Maximilian’s heirs could not hold one throne for long. Little wars, rumors of big ones, strategic marriages, impossible love affairs, betrayals and revolutions, assassinations and coronations, restorations and inquisitions—amid a chaotic mass of entanglements, or perhaps because of them, people have held to Maximilian’s legacy of artistry, faith, honor, and love.

Over centuries, descendants of Maximilian ensconced themselves as nobles by tapping their bloodline’s love affair with the undead. By the Great War’s dawn, the gulf had grown wide between rich and poor: the idle, odd, and fashionable versus the masses of toiling, hungry, and poor. Even as electrotech and other boons of industry, medicine, and science flourished elsewhere, the Legacy’s impoverished continued their simple, rigid lives on farms and in guilds. With the rise of printing presses, and fearing mass rebellion, nobles confiscated arms and art that might be critical or disruptive. Nobility became a vine strangling the Legacy’s fey muses. In part, the Great War was both a consequence and destroyer of the aristocracy.

War came quickly. For ages, lands to the north, beyond mountains, posed no concern. Even as fiends harnessed Gath, and refugees spoke of horrors, most felt safe. Alas, the mountains did not halt dirigibles, a mortal military could not outfox fiendish strategems, and stone churches were no havens against falling bombs.
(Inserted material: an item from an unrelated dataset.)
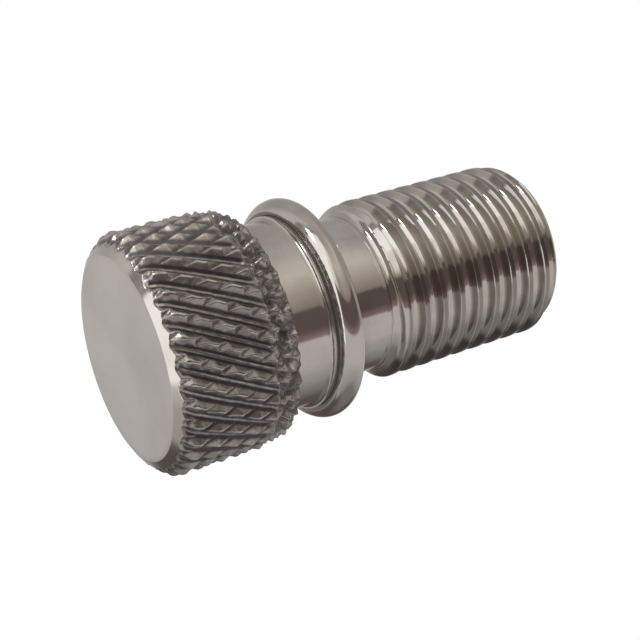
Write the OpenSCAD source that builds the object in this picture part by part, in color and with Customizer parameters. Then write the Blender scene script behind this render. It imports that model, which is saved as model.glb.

After Gath annexed Nerth, the Legacy’s aristocratic counselors pleaded peace. “A sad loss of our brother kingdom,” they said, “but how bad could it be?” The fiendish war-machine rolled on. At first, many poor aided the invaders, giving up nobles with glee, just to end their toil. Then true horrors sunk in.

After a mere nine months, 90 percent of the Legacy was under Gath’s iron fist or made desolate. Devil lords erected false courts, dreary factories, and conversion camps. The Commonweal and other neighbors could barely hold their own, much less help. Alchemical bombs burned the forests and fields of the fey and the rebels hiding therein. Of the original 160 million citizens, 65 million ultimately fought, 17 million died, and 21 million were crippled. Everyone knew someone who had felt loss.

In the darkest hour, as the last great city, d’Fey, quivered ready to fall, the faithful huddled in their grandest creation, the Cathedral of Light and Tears, a luminous stained-glass homage to the goddess Iris and the murder of her mortal lover, Tulbrune. Everyone prayed. But the priestesses knew that when a god intervenes directly in mortal affairs, the scales must balance. Good and evil, law and chaos, life and death, each beget the other. Thusly, the faithful took a leap and offered up themselves as sacrifices. Amid the bodies, a young girl, the lightbringer Joaria, stood alone to became a vessel for a cathedral-sized manifestation of Iris to smite and push back the fiendish armies. Under her divine banner, the Legacy’s military vestiges repelled the invaders, slew many fiends, and re-secured their heritage for peace.

A dozen years have passed. The Nine Kingdoms now gather as a unified assembly led by their new head-of-state, the young Ledegar Maximilian, the one true descendent of the Legacy’s founder. So oracles confirm. The nobility is stripped of their excess lands and wealth. A single coin smoothens trade. The people rejoice in peace even as they struggle at times to feed and cloth themselves. And behind the veneer, scheming fiends lurk, old rivalries simmer, the missing and collaborators remain at large, and bitter war wounds fester. Worst of all, the war birthed monsters, from hungry bulettes and hateful cambions to wandering ghosts and living spells.

Visitors are warmly welcome. There is great demand for labor and trade. With many widows and orphans—and those scarred in spirit, body or both—strong hands are needed to continue to rebuild from rubble, plant fields, repave roads, track traitors, smite fiends, hunt monsters, and run small electrotech factories “for Iris” popping up all over. Adventure awaits.